- Belle Alliance Location of Belle Alliance in Louisiana
- Coordinates: 30°3′5″N 91°1′13″W﻿ / ﻿30.05139°N 91.02028°W
- Country: United States
- State: Louisiana
- Parish: Assumption

Area
- • Total: 2.5 sq mi (6.5 km^{2})
- • Land: 2.5 sq mi (6.5 km^{2})
- • Water: 0.0 sq mi (0 km^{2})
- Elevation: 26 ft (7.9 m)
- Time zone: UTC-6 (CST)
- • Summer (DST): UTC-5 (CDT)
- Area code: 225

= Belle Alliance, Louisiana =

Belle Alliance is an unincorporated community in Assumption Parish, Louisiana, United States.
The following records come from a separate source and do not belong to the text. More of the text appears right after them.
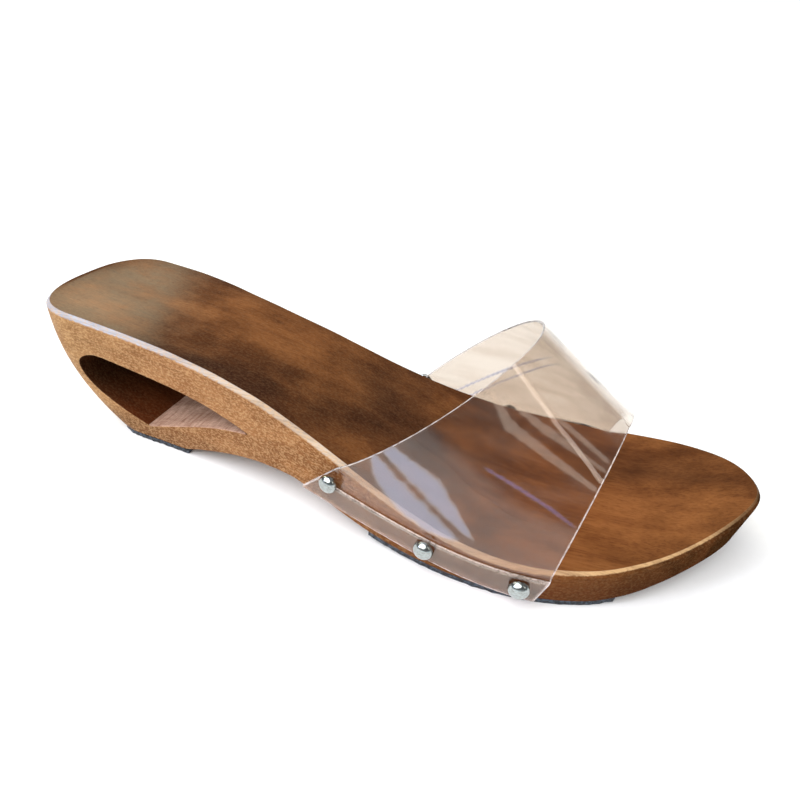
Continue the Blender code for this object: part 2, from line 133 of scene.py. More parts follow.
# %% A spline that bends evenly
def smooth_curve(places, values):
    """Return a natural cubic spline through the points; it takes one place or an array of them."""
    places, values = np.asarray(places, float), np.asarray(values, float)
    steps = np.diff(places)
    slopes = np.diff(values) / steps
    matrix = np.eye(len(places))
    right = np.zeros(len(places))
    for k in range(1, len(places) - 1):
        matrix[k, k - 1:k + 2] = steps[k - 1], 2 * (steps[k - 1] + steps[k]), steps[k]
        right[k] = 6 * (slopes[k] - slopes[k - 1])
    bends = np.linalg.solve(matrix, right)

    def curve(place):
        k = np.clip(np.searchsorted(places, place) - 1, 0, len(steps) - 1)
        a = (places[k + 1] - place) / steps[k]
        b = 1 - a
        cubic = ((a ** 3 - a) * bends[k] + (b ** 3 - b) * bends[k + 1]) * steps[k] ** 2 / 6
        return a * values[k] + b * values[k + 1] + cubic

    return curve


print("a spline through 0, 1 and 0 reads", smooth_curve([0, 1, 2], [0, 1, 0])(0.5), "on the way up")


# %% A curve that keeps flats flat
def steady_curve(places, values):
    """Return a curve through the points that never overshoots."""
    places, values = np.asarray(places, float), np.asarray(values, float)
    steps = np.diff(places)
    slopes = np.diff(values) / steps
    tangents = np.zeros(len(places))
    for k in range(1, len(places) - 1):
        if slopes[k - 1] * slopes[k] > 0:
            tangents[k] = 2 * slopes[k - 1] * slopes[k] / (slopes[k - 1] + slopes[k])
    tangents[-1] = slopes[-1]

    def curve(place):
        k = np.clip(np.searchsorted(places, place) - 1, 0, len(steps) - 1)
        u = np.clip((place - places[k]) / steps[k], 0, 1)
        rise, entry, leave = values[k + 1] - values[k], steps[k] * tangents[k], steps[k] * tangents[k + 1]
        return values[k] + u * (entry + u * (3 * rise - 2 * entry - leave + u * (entry + leave - 2 * rise)))

    return curve


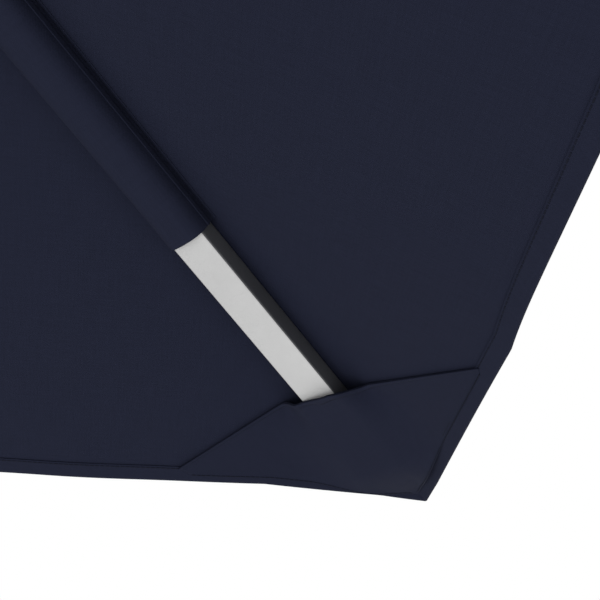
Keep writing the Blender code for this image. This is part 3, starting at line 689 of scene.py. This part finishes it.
def stitch_run(name, spots, up, place, long=0.0026, wide=0.00060, tall=0.00045):
    """A row of sewing: one small thread at each spot, pointing at the next."""
    shape = bmesh.new()
    for here, there in zip(spots, spots[1:]):
        way = (there - here).normalized()
        cross = up.cross(way).normalized()
        turn = Matrix((way, cross, way.cross(cross))).transposed().to_4x4()
        size = Matrix.Diagonal((long, wide, tall, 1))
        middle = Matrix.Translation((here + there) / 2)
        bmesh.ops.create_cube(shape, size=1, matrix=place @ middle @ turn @ size)
    uv = shape.loops.layers.uv.new("threads")
    for face in shape.faces:
        for corner in face.loops:
            corner[uv].uv = (corner.vert.co.x, corner.vert.co.z)
    mesh = bpy.data.meshes.new(name)
    shape.to_mesh(mesh)
    shape.free()
    mesh.shade_smooth()
    mesh.set_sharp_from_angle(angle=radians(60))
    mesh.materials.append(navy_thread)
    piece = bpy.data.objects.new(name, mesh)
    bpy.context.scene.collection.objects.link(piece)
    return piece


STITCH, ON_CLOTH = 0.0036, CLOTH * 0.6    # from stitch to stitch, and a stitch's height over its cloth
HEM, HEM_STITCH = 0.0114, 0.0100
HEM_LIFT = CLOTH * 1.1


def hem_point(side, share, around):
    """The folded band: from its inner edge under the canopy, out to the hem and round on to the top."""
    flat = 0.8
    if around <= flat:
        return below_panel(side, share, HEM * (1 - around / flat), HEM_LIFT)
    turn = (around - flat) / (1 - flat) * pi - pi / 2
    edge = below_panel(side, share, 0, 0)
    return edge - inward_way(side) * HEM_LIFT * cos(turn) + panel_up(side) * HEM_LIFT * sin(turn)


for number in RIBS:
    place = rib_frame(number)
    for side, hand in SIDES:
        def cover(u, v):
            return canopy_point(side, u ** 1.5, v)

        def flat_map(u, v):
            spot = cover(u, v)
            way = edge_way(side)
            return (spot.dot(way), spot.dot(inward_way(side)))

        panel = cloth_piece(f"canopy_{number}_{hand}", 64, 96, cover, flat_map, place)
        on_arm(panel, number, side)
        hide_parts(f"canopy_quarter_{number}")
        hem = cloth_piece(f"canopy_hem_{number}_{hand}", 200, 10, lambda u, v: hem_point(side, u ** 1.3, v),
                          lambda u, v: (u * EDGE_LONG, v * HEM * 2), place)
        on_arm(hem, number, side)
        trim = [hem]
        count = int(EDGE_LONG / STITCH)
        for level, drop in (("under", HEM_LIFT + ON_CLOTH), ("top", -ON_CLOTH)):
            spots = [below_panel(side, i / count, HEM_STITCH, drop) for i in range(count + 1)]
            row = stitch_run(f"hem_stitches_{level}_{number}_{hand}", spots, panel_up(side), place)
            trim.append(on_arm(row, number, side))


# ------------------------------------------------------------------ ridge seams
# Where two panels meet over a rib they are lapped and topstitched twice, with a narrow tape of the
# same cloth on the outside to keep rain out of the needle holes.
TAPE_HALF, TAPE_START, TAPE_END = 0.0065, 0.055, RIB_LONG - 0.014
TAPE_LIFT = CLOTH * 1.05


def over_canopy(x, y, lift):
    return lies_on_rib(Vector((x, y, RIDGE - PANEL_FALL * abs(y)))) + Vector((0, 0, lift))


for number in RIBS:
    place = rib_frame(number)
    tape_long = TAPE_END - TAPE_START
    tape = cloth_piece(
        f"ridge_tape_{number}", 120, 8,
        lambda u, v: over_canopy(TAPE_START + tape_long * u, TAPE_HALF * (2 * v - 1), TAPE_LIFT),
        lambda u, v: (u * tape_long, v * TAPE_HALF * 2), place)
    on_arm(tape, number)
    rows = []
    count = int(tape_long / STITCH)
    for label, y in (("a", -0.0045), ("b", 0.0045)):
        spots = [over_canopy(TAPE_START + tape_long * i / count, y, TAPE_LIFT + ON_CLOTH)
                 for i in range(count + 1)]
        row = stitch_run(f"ridge_stitches_{number}_{label}", spots, Vector((0, 0, 1)), place)
        rows.append(on_arm(row, number))


# ------------------------------------------------------------------ rib sleeves
# A tunnel of canopy cloth sewn under each seam. The rib is threaded through it, so it keeps a rounded
# arch, and its lapped seam runs down the right-hand flank.
SLEEVE_START, SLEEVE_END = RIB_LONG - 0.539, RIB_LONG - 0.263
ARCH_HALF, ARCH_TOP, ARCH_DEEP = 0.0149, 0.0030, 0.0142
ARCH_SQUARE = 0.70              # 1 is a round arch, and less is squarer
FLANGE = 0.0030
UNDER_CANOPY = CLOTH * 1.15


def arch_point(share):
    """Across the tunnel from one sewn flange, round under the rib, to the other."""
    foot = RIDGE - PANEL_FALL * ARCH_HALF - UNDER_CANOPY
    if share < 0.1 or share > 0.9:
        side = 1 if share < 0.1 else -1
        out = FLANGE * (1 - min(share, 1 - share) / 0.1)
        return Vector((0, side * (ARCH_HALF + out), foot - PANEL_FALL * out))
    if share < 0.2 or share > 0.8:
        side = 1 if share < 0.2 else -1
        fall = (min(share, 1 - share) - 0.1) / 0.1
        return Vector((0, side * ARCH_HALF, foot + (ARCH_TOP - foot) * fall))
    turn = (share - 0.2) / 0.6 * pi
    return Vector((0, copysign(abs(cos(turn)) ** ARCH_SQUARE, cos(turn)) * ARCH_HALF,
                   ARCH_TOP - ARCH_DEEP * abs(sin(turn)) ** ARCH_SQUARE))


def sleeve_point(u, v):
    spot = arch_point(v)
    spot.x = SLEEVE_START + (SLEEVE_END - SLEEVE_START) * u
    belly = sin(pi * min(1, max(0, (v - 0.15) / 0.7)))
    ripple = noise.noise(Vector((spot.x * 26, v * 3.5, 1.7))) * 0.0005
    spot.z -= belly * (ripple + 0.0004 + 0.0006 * smooth(0.93, 1, u))
    return spot


ARCH_GIRTH = 0.062
tunnel_long = SLEEVE_END - SLEEVE_START
for number in RIBS:
    place = rib_frame(number)
    tunnel = cloth_piece(f"sleeve_{number}", 120, 72, sleeve_point,
                         lambda u, v: (u * tunnel_long, v * ARCH_GIRTH), place)
    on_arm(tunnel, number)
    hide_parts(f"rib_sleeve_{number}")

    def lap_point(u, v):
        spot = sleeve_point(u, 0.765 + 0.035 * v)
        return spot + Vector((0, -0.00065, -0.0001))

    lap = cloth_piece(f"sleeve_lap_{number}", 100, 6, lap_point,
                      lambda u, v: (u * tunnel_long, v * 0.003), place)
    on_arm(lap, number)


# ------------------------------------------------------------------ corner pockets
# A triangle of canopy cloth sewn to the hems under each corner. Its mouth faces the hub with a rolled
# edge, and the rib's end is pushed into it, which lifts the middle clear and keeps the canopy tight.
MOUTH = {1: 0.1290, -1: 0.1185}          # from the corner back to the mouth, beside the rib
MOUTH_AT_RIB = 0.1297
MOUTH_HALF = 0.1160
SEAM_IN = {1: 0.0062, -1: 0.0080}        # sewn edge, in from the hem
SEAM_IN_TIP = 0.0070
SEAM_LONG = {1: 0.1680, -1: 0.1655}      # along the hem from the corner
FLOOR_Z = -RIB_HALF_H - 0.0011
TOE, TOE_END = RIB_LONG - 0.057, RIB_LONG - 0.008
POCKET_LIFT = HEM_LIFT + CLOTH * 1.3
GAPE = {1: 0.0010, -1: 0.0024}           # how far the mouth sags open beside the rib
LIP, LIP_OPEN = 0.0012, 0.0042           # its gap below the rib, and how much more it opens to the right
ROLL = {1: (0.0011, 0.0026), -1: (0.0011, 0.0048)}   # its rolled edge at the ends, and more at the rib


def pocket_point(share, back):
    """Share runs from -1 at one end of the mouth to 1 at the other, and back from mouth to sewn edge."""
    side, out = (1 if share >= 0 else -1), abs(share)
    across = MOUTH_HALF * out
    mouth_x = RIB_LONG - MOUTH_AT_RIB + (MOUTH_AT_RIB - MOUTH[side]) * smooth(0.012, 0.032, across)
    mouth = Vector((mouth_x, side * across, 0))
    inset = SEAM_IN_TIP + (SEAM_IN[side] - SEAM_IN_TIP) * smooth(0, 0.3, out)
    first = 0.889 * inset
    distance = first + (SEAM_LONG[side] - first) * out
    seam = Vector((RIB_LONG, 0, 0)) + edge_way(side) * distance
    seam += inward_way(side) * (inset + edge_in(side, distance) * smooth(0, 0.05, distance))
    spot = mouth.lerp(seam, back)
    spot.y *= smooth(0, 0.01, out) if out < 0.01 else 1
    ground = lies_on_rib(Vector((spot.x, spot.y, RIDGE - PANEL_FALL * abs(spot.y)))).z - POCKET_LIFT
    shoulder = 0.034 + 0.030 * smooth(0, 0.45, back)
    held_up = (1 - smooth(0.0136, shoulder, abs(spot.y))) * (1 - smooth(TOE, TOE_END, spot.x))
    slack = GAPE[side] * smooth(0.010, 0.030, abs(spot.y)) * exp(-abs(spot.y) / 0.040) * exp(-back / 0.10)
    lip = (LIP + LIP_OPEN * smooth(-0.013, 0.010, -spot.y)) * held_up * exp(-back / 0.09)
    crease = noise.noise(Vector((spot.y * 130, spot.x * 60, 5.0))) * 0.0007 * exp(-back / 0.22)
    crease *= exp(-abs(spot.y) / 0.030)
    spot.z = ground + (FLOOR_Z - ground) * held_up - slack - lip - abs(crease)
    return spot


def across_mouth(u):
    return copysign(abs(2 * u - 1) ** 1.25, u - 0.5)


def rolled_edge(u, v):
    share = across_mouth(u)
    side = 1 if share >= 0 else -1
    narrow, more = ROLL[side]
    width = narrow + more * exp(-abs(share) * MOUTH_HALF / 0.045)
    depth = MOUTH[side] * (1 - abs(share)) + 0.012
    here, then = pocket_point(share, 0), pocket_point(share, min(1, width / depth))
    return here.lerp(then, v) - Vector((0, 0, CLOTH * (1.25 + 0.5 * sin(pi * v))))


for number in RIBS:
    place = rib_frame(number)
    body = cloth_piece(f"pocket_{number}", 140, 56, lambda u, v: pocket_point(across_mouth(u), v),
                       lambda u, v: ((u - 0.5) * 0.24, v * 0.12), place)
    roll = cloth_piece(f"pocket_roll_{number}", 140, 8, rolled_edge,
                       lambda u, v: ((u - 0.5) * 0.24, v * 0.004), place, thick=CLOTH * 1.4)
    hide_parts(f"corner_pocket_{number}")
    rows = []
    count = int(2 * MOUTH_HALF / STITCH)
    rows.append(("mouth", [rolled_edge(i / count, 1.15) for i in range(count + 1)], 0.0033))
    for side, hand in SIDES:
        count = int(SEAM_LONG[side] / STITCH)
        spots = [pocket_point(side * (0.02 + 0.98 * i / count), 0.985) - Vector((0, 0, ON_CLOTH))
                 for i in range(count + 1)]
        rows.append((hand, spots, 0.0026))
    trim = [roll] + [stitch_run(f"pocket_stitches_{name}_{number}", spots, Vector((0, 0, -1)), place, long)
                     for name, spots, long in rows]
    for piece in (body, *trim):
        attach(piece, f"rib_arm_{number}")
        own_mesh(piece)


# ------------------------------------------------------------------ crown
# A square patch of canopy cloth covers the panels' inner ends. A moulded cap clamps it to the hub, and
# the finial screws down on top of the cap.
PATCH_HALF, PATCH_ROW, CROWN_Z = 0.085, 0.93, HUB_Z + 0.011 + GAP
PANEL_TOP_Z, PANEL_TOP_HALF, SIDE_FALL = HUB_Z - 0.0044, 0.0648, 0.5147


def patch_point(u, v):
    x, y = (2 * u - 1) * PATCH_HALF, (2 * v - 1) * PATCH_HALF
    square = (abs(x) ** 10 + abs(y) ** 10) ** 0.1
    panel = PANEL_TOP_Z - SIDE_FALL * (square - PANEL_TOP_HALF) + 0.0024
    tent = CROWN_Z + 0.0006 - 1.1 * max(0, hypot(x, y) - 0.0545)
    blend = 0.0025
    gap = abs(panel - tent)
    rise = max(0, blend - gap) ** 2 / (4 * blend)
    return Vector((x, y, max(panel, tent) + rise if hypot(x, y) > 0.045 else tent))


patch = cloth_piece("crown_patch_cloth", 96, 96, patch_point,
                    lambda u, v: (u * PATCH_HALF * 2, v * PATCH_HALF * 2), Matrix.Identity(4))
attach(patch, "mast")
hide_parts("crown_patch")
for turn in range(4):
    spin = Matrix.Rotation(turn * pi / 2, 4, "Z")
    spots = []
    for i in range(int(2 * PATCH_HALF * PATCH_ROW / STITCH) + 1):
        along = -PATCH_HALF * PATCH_ROW + i * STITCH
        spot = patch_point(0.5 + along / (2 * PATCH_HALF), 0.5 + PATCH_ROW / 2)
        spots.append(spot + Vector((0, 0, CLOTH * 0.7)))
    row = stitch_run(f"crown_stitches_{turn}", spots, Vector((0, 0.45, 0.9)), spin)
    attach(row, "mast")

cap_low = CROWN_Z + 0.0012 + GAP
cap = turned([
    (0.0045, cap_low), (0.050, cap_low), (0.052, cap_low + 0.002), (0.0505, cap_low + 0.005),
    (0.0440, cap_low + 0.0080), (0.034, cap_low + 0.011), (0.0225, cap_low + 0.0136),
    (0.0195, cap_low + 0.0132), (0.0180, cap_low + 0.0140), (0.0045, cap_low + 0.014)],
    0.0010, 128, closed=True)
add_piece("cap", cap, black_plastic, "mast", ["crown_cap"])
knob_low = cap_low + 0.014 + GAP
finial = turned([
    (0, HUB_Z - 0.004), (0.0039, HUB_Z - 0.004), (0.0039, knob_low), (0.015, knob_low),
    (0.016, knob_low + 0.004), (0.0125, knob_low + 0.0075), (0.010, knob_low + 0.010),
    (0.0088, knob_low + 0.014), (0.0090, knob_low + 0.019), (0.0122, knob_low + 0.0235),
    (0.0150, knob_low + 0.027), (0.0172, knob_low + 0.032), (0.018, knob_low + 0.038),
    (0.0174, knob_low + 0.044), (0.0155, knob_low + 0.049), (0.0122, knob_low + 0.0545),
    (0.008, knob_low + 0.060), (0.0045, knob_low + 0.0643), (0.003, knob_low + 0.066),
    (0, knob_low + 0.067)], 0.0018, 96)
add_piece("top_finial", finial, black_plastic, "mast", ["finial"], sharp=50)
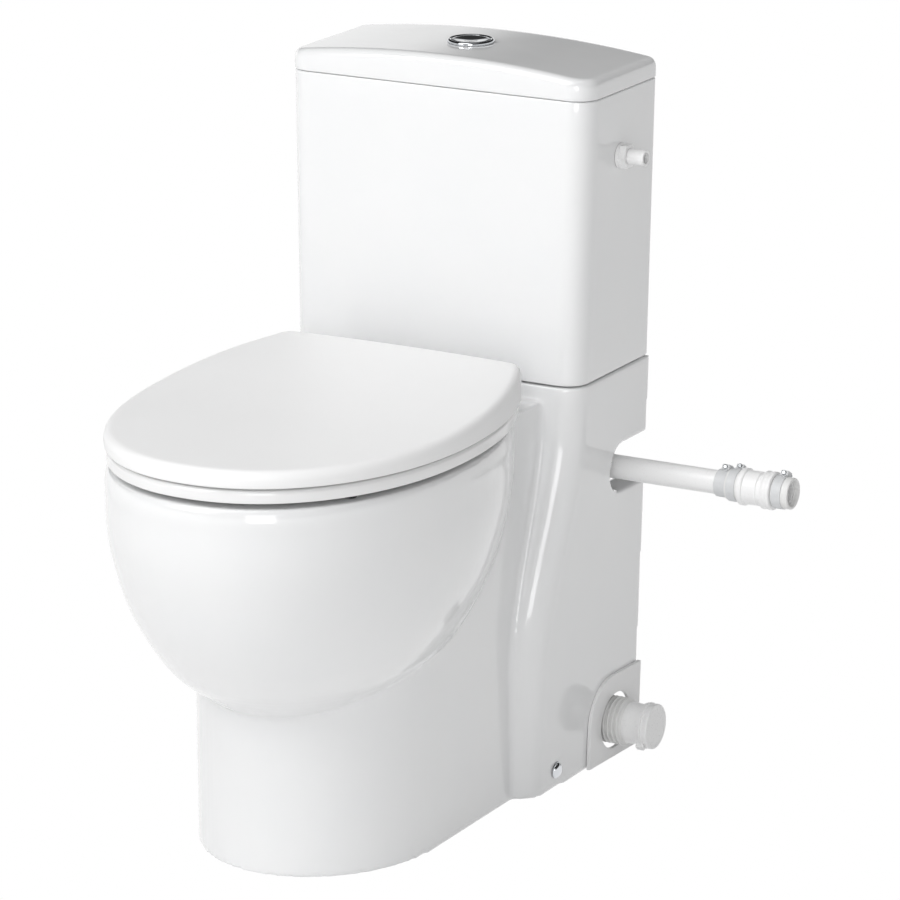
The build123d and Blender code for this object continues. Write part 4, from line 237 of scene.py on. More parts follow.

It is part of the Pierre Part Micropolitan Statistical Area.

==History==
Belle Alliance is named after the Belle Alliance Plantation located on the east bank of Bayou Lafourche in Assumption Parish, about five miles (8 km) out of Donaldsonville. During the 1770s, this 7000 acre plot was granted to Don Juan Vives, a physician and military officer of the Spanish government. The actual Belle Alliance Plantation was built by a successful sugar planter Charles Anton Kock, also owner of St. Emma Plantation around 1846.

Rev. H. C. Cotton was active in Belle Alliance. He was a Baptist church leader and organizer.

Today, the site is known as the community of Belle Alliance. The plantation is listed on the National Register of Historic Places.